According to that definition the C-B segment is minor, and at some point we decided that a minor segment of less than 10km would qualify as local transport (tram, subway, taxi, or walking) since that could easily be a distance within a city. We also decided that if the segment is minor, can cause station or provider mapping to fail, or is operated by a carrier for which Omio doesn’t sell tickets or is not a form of transport we service (train, bus, flight and ferry), we would remove it from the route and keep the other segments.

This all proved to be an error in judgment. Simply put, the 10km threshold was too high. It could easily be a distance between two cities, and worse — not serviced by local transport. Conversely, if it’s within the same city, it might be serviced by a train we sell tickets for. Additionally, minor segments can’t just be removed if they have problems. In long-distance routes, “minor” segments can be 50km or more. That’s… a lot. To resolve this we opted to decrease the minimum distance to 1500 meters, since it’s a reasonably walkable distance between two stations (even with luggage and kids). Further, a segment longer than that that requires local transport like a tram or subway, or fails to be mapped, will prevent the whole route from being displayed to the user.

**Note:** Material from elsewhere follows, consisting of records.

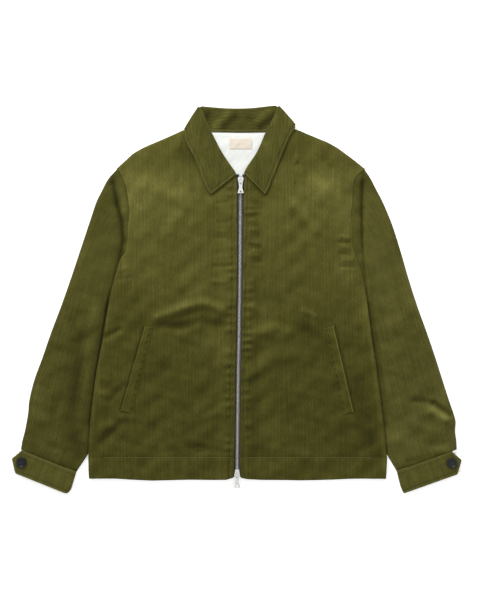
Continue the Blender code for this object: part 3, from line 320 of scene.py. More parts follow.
def cloth_coordinates(tree):
    """The cloth coordinates u and v, in metres."""
    return node(tree, "SeparateXYZ", {0: node(tree, "UVMap", uv_map="cloth").outputs[0]}).outputs[0:2]


# %% Corduroy
WALE = 0.0027  # width of one wale, in metres


def make_corduroy_group():
    """Colour and height of corduroy, from d: 0 on a wale's crown and 1 in the groove beside it.

    d is |2 fraction((u + drift) / wale) - 1|. The height is 1 - d^2.6 with a little pile noise, and the
    colour goes from crown to groove in a soft step from d = 0.35 to 1. The colour is then multiplied by
    (1 + 0.8 pile + 0.65 tufts + mottle blotch + 0.55 streak) (1 + nap and painted light), and where that
    is raised a painted sheen is added.
    """
    tree, given, end = group_of(
        "corduroy",
        (("Wale", "Float", WALE), ("Crown", "Color", (0.2, 0.2, 0.05, 1.0)),
         ("Groove", "Color", (0.03, 0.03, 0.03, 1.0)), ("Painted_sheen", "Color", (0.0, 0.0, 0.006, 1.0)),
         ("Nap_and_light", "Float", 0.0), ("Mottle", "Float", 0.3)),
        (("Colour", "Color"), ("Height", "Float")),
    )
    u, v = cloth_coordinates(tree)
    drift = calc(tree, "MULTIPLY", uneven_at(tree, u, v, 0.05, 0.09), 0.0007)
    turns = calc(tree, "DIVIDE", calc(tree, "ADD", u, drift), given["Wale"])
    doubled = calc(tree, "MULTIPLY", calc(tree, "FRACT", turns), 2.0)
    from_crown = calc(tree, "ABSOLUTE", calc(tree, "SUBTRACT", doubled, 1.0))
    groove = node(
        tree, "MapRange", {0: from_crown, 1: 0.35, 2: 1.0, 3: 0.0, 4: 1.0}, interpolation_type="SMOOTHSTEP"
    ).outputs[0]
    pile = uneven_at(tree, u, v, 0.00045, 0.0016, 3.0)
    tufts = uneven_at(tree, u, v, 0.0022, 0.007)
    blotch = uneven_at(tree, u, v, 0.016, 0.03, 4.0)
    streak = uneven_at(tree, u, v, 0.0045, 0.09, 3.0)
    light = lit_by(tree, (pile, 0.8), (tufts, 0.65), (blotch, given["Mottle"]), (streak, 0.55))
    # The nap value carries the cloth's nap together with painted light and shade.
    light = calc(tree, "MULTIPLY", light, calc(tree, "ADD", given["Nap_and_light"], 1.0))
    mixed = {0: groove, 6: given["Crown"], 7: given["Groove"]}
    colour = node(tree, "Mix", mixed, data_type="RGBA").outputs[2]
    # Painted sheen: a pale tint added where the painted light is raised.
    painted_sheen = scaled(tree, given["Painted_sheen"], calc(tree, "MAXIMUM", given["Nap_and_light"], 0.0))
    shade = node(tree, "VectorMath", {0: scaled(tree, colour, light), 1: painted_sheen}, operation="ADD").outputs[0]
    crown = calc(tree, "SUBTRACT", 1.0, calc(tree, "POWER", from_crown, 2.6))
    tree.links.new(shade, end.inputs["Colour"])
    tree.links.new(calc(tree, "MULTIPLY_ADD", pile, 0.35, crown), end.inputs["Height"])
    return tree


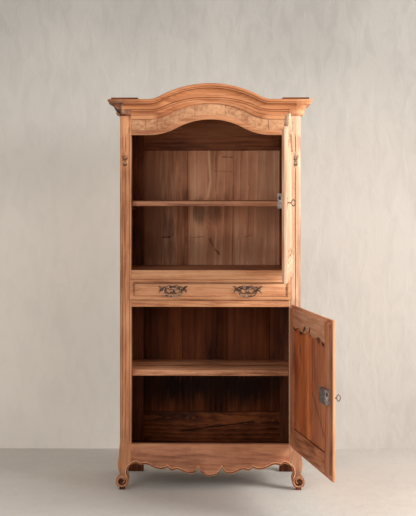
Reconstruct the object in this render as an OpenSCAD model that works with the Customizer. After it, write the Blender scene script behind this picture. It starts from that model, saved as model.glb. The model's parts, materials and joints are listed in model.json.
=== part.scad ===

Ultimately, we reduced that 10km threshold to 1.5km. It was the obvious move; the obvious way to align the proverbial menu with the meal on the user end.

We’re working hard on our promise to help travelers book any journey, from anywhere to anywhere, working from their perspective. That involves including more routes in our results, trying to solve issues with segments that fail in mapping, adding more providers, and trying to find ways to include local transport and enhance transfer options between segments for users.

What we learned in all this is: Not every problem is solvable through strictly technical approaches. Some just require thinking about things from a different vantage. Or perhaps just thinking as much about the real-life territory as we do about the map.